**Data provided:**
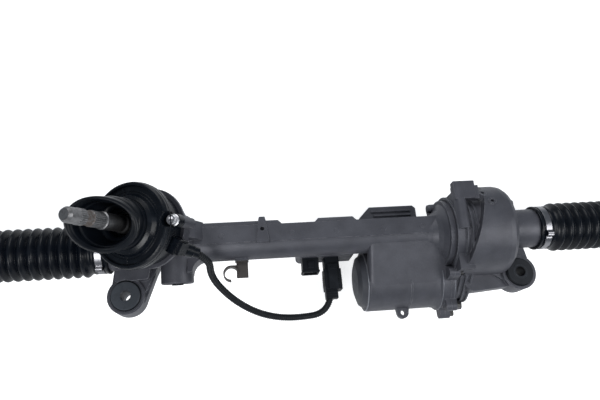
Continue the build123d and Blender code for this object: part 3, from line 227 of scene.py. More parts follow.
class Surface(Nodes):
    """Node tree of one material, with its Principled shader."""

    def __init__(self, name: str) -> None:
        """Starts a material.

        Args:
            name: name of the material.
        """
        self.material = bpy.data.materials.new(name)
        self.material.use_nodes = True
        super().__init__(self.material.node_tree)
        self.shader = self.tree.nodes["Principled BSDF"]
        self.place = self.node("ShaderNodeTexCoord", output="Object")

    def axis(self, which: int) -> Value:
        """One coordinate of the surface in metres: 0, 1 or 2 for X, Y or Z."""
        return self.part(self.place, which)

    def noise(self, scale: float, detail: float = 3.0, stretch: Triple = (1.0, 1.0, 1.0)) -> Value:
        """Even noise.

        Args:
            scale: features per metre.
            detail: octaves.
            stretch: scale along each axis, for drawn or ground marks.

        Returns:
            Noise from 0 to 1.
        """
        place = self.node("ShaderNodeMapping", inputs={"Vector": self.place, "Scale": stretch})
        return self.node("ShaderNodeTexNoise", inputs={"Vector": place, "Scale": scale, "Detail": detail})

    def cells(self, scale: float) -> Value:
        """Distance to the nearest of scattered points.

        Args:
            scale: points per metre.

        Returns:
            Distance, about 0 to 1.
        """
        return self.node("ShaderNodeTexVoronoi", inputs={"Vector": self.place, "Scale": scale})

    def mix(self, mask: Operand, low: Union[Value, Colour], high: Union[Value, Colour]) -> Value:
        """Blends two colours.

        Args:
            mask: 0 gives low and 1 gives high.
            low: colour at 0.
            high: colour at 1.

        Returns:
            The blended colour.
        """
        a, b = ((c if isinstance(c, Value) else (*c, 1.0)) for c in (low, high))
        made = self.tree.nodes.new("ShaderNodeMix")
        made.data_type = "RGBA"
        for socket, value in ((made.inputs[0], mask), (made.inputs[6], a), (made.inputs[7], b)):
            if isinstance(value, Value):
                self.tree.links.new(value.socket, socket)
            else:
                socket.default_value = value
        return Value(self, made.outputs[2])

    def rounding(self, radius: float) -> Value:
        """Normal that rounds the edges, with the radius in metres."""
        return self.node("ShaderNodeBevel", {"samples": 4}, {"Radius": radius})

    def edges(self, radius: float) -> Value:
        """Mask that is 1 on edges, with the reach in metres, where the finishes paint wear and painted edge
        highlights.
        """
        flat = self.node("ShaderNodeNewGeometry", output="Normal")
        return (1.0 - self.vectors("DOT_PRODUCT", self.rounding(radius), flat)).between(0.02, 0.3)

    def vectors(self, operation: str, *operands: Union[Value, Triple]) -> Value:
        """Number that a vector operation gives, such as a distance."""
        return self.node("ShaderNodeVectorMath", {"operation": operation}, dict(enumerate(operands)), "Value")

    def relief(self, height: Value, depth: float, strength: float = 1.0,
               normal: Optional[Value] = None) -> Value:
        """Bump.

        Args:
            height: height from 0 to 1.
            depth: what 1 is in metres.
            strength: share of the effect.
            normal: normal that the bump starts from.

        Returns:
            The bumped normal.
        """
        inputs = {"Height": height, "Distance": depth, "Strength": strength}
        if normal is not None:
            inputs["Normal"] = normal
        return self.node("ShaderNodeBump", inputs=inputs)

    def finish(self, **sockets: Input) -> bpy.types.Material:
        """Sets the shader's sockets and returns the material.

        Args:
            **sockets: names with _ for a space, such as Base_Color, and numbers, colours or expressions.

        Returns:
            The material.
        """
        for key, value in sockets.items():
            socket = self.shader.inputs[key.replace("_", " ")]
            if isinstance(value, Value):
                self.tree.links.new(value.socket, socket)
            else:
                colour = isinstance(value, tuple) and len(value) == 3
                socket.default_value = (*value, 1.0) if colour else value
        return self.material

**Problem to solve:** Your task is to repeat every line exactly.

**Solution below:**
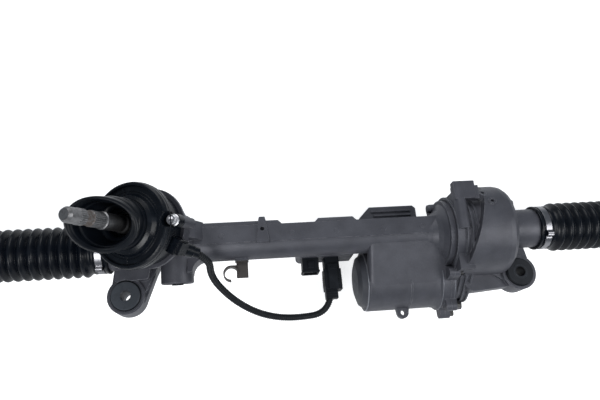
Continue the build123d and Blender code for this object: part 3, from line 227 of scene.py. More parts follow.
class Surface(Nodes):
    """Node tree of one material, with its Principled shader."""

    def __init__(self, name: str) -> None:
        """Starts a material.

        Args:
            name: name of the material.
        """
        self.material = bpy.data.materials.new(name)
        self.material.use_nodes = True
        super().__init__(self.material.node_tree)
        self.shader = self.tree.nodes["Principled BSDF"]
        self.place = self.node("ShaderNodeTexCoord", output="Object")

    def axis(self, which: int) -> Value:
        """One coordinate of the surface in metres: 0, 1 or 2 for X, Y or Z."""
        return self.part(self.place, which)

    def noise(self, scale: float, detail: float = 3.0, stretch: Triple = (1.0, 1.0, 1.0)) -> Value:
        """Even noise.

        Args:
            scale: features per metre.
            detail: octaves.
            stretch: scale along each axis, for drawn or ground marks.

        Returns:
            Noise from 0 to 1.
        """
        place = self.node("ShaderNodeMapping", inputs={"Vector": self.place, "Scale": stretch})
        return self.node("ShaderNodeTexNoise", inputs={"Vector": place, "Scale": scale, "Detail": detail})

    def cells(self, scale: float) -> Value:
        """Distance to the nearest of scattered points.

        Args:
            scale: points per metre.

        Returns:
            Distance, about 0 to 1.
        """
        return self.node("ShaderNodeTexVoronoi", inputs={"Vector": self.place, "Scale": scale})

    def mix(self, mask: Operand, low: Union[Value, Colour], high: Union[Value, Colour]) -> Value:
        """Blends two colours.

        Args:
            mask: 0 gives low and 1 gives high.
            low: colour at 0.
            high: colour at 1.

        Returns:
            The blended colour.
        """
        a, b = ((c if isinstance(c, Value) else (*c, 1.0)) for c in (low, high))
        made = self.tree.nodes.new("ShaderNodeMix")
        made.data_type = "RGBA"
        for socket, value in ((made.inputs[0], mask), (made.inputs[6], a), (made.inputs[7], b)):
            if isinstance(value, Value):
                self.tree.links.new(value.socket, socket)
            else:
                socket.default_value = value
        return Value(self, made.outputs[2])

    def rounding(self, radius: float) -> Value:
        """Normal that rounds the edges, with the radius in metres."""
        return self.node("ShaderNodeBevel", {"samples": 4}, {"Radius": radius})

    def edges(self, radius: float) -> Value:
        """Mask that is 1 on edges, with the reach in metres, where the finishes paint wear and painted edge
        highlights.
        """
        flat = self.node("ShaderNodeNewGeometry", output="Normal")
        return (1.0 - self.vectors("DOT_PRODUCT", self.rounding(radius), flat)).between(0.02, 0.3)

    def vectors(self, operation: str, *operands: Union[Value, Triple]) -> Value:
        """Number that a vector operation gives, such as a distance."""
        return self.node("ShaderNodeVectorMath", {"operation": operation}, dict(enumerate(operands)), "Value")

    def relief(self, height: Value, depth: float, strength: float = 1.0,
               normal: Optional[Value] = None) -> Value:
        """Bump.

        Args:
            height: height from 0 to 1.
            depth: what 1 is in metres.
            strength: share of the effect.
            normal: normal that the bump starts from.

        Returns:
            The bumped normal.
        """
        inputs = {"Height": height, "Distance": depth, "Strength": strength}
        if normal is not None:
            inputs["Normal"] = normal
        return self.node("ShaderNodeBump", inputs=inputs)

    def finish(self, **sockets: Input) -> bpy.types.Material:
        """Sets the shader's sockets and returns the material.

        Args:
            **sockets: names with _ for a space, such as Base_Color, and numbers, colours or expressions.

        Returns:
            The material.
        """
        for key, value in sockets.items():
            socket = self.shader.inputs[key.replace("_", " ")]
            if isinstance(value, Value):
                self.tree.links.new(value.socket, socket)
            else:
                colour = isinstance(value, tuple) and len(value) == 3
                socket.default_value = (*value, 1.0) if colour else value
        return self.material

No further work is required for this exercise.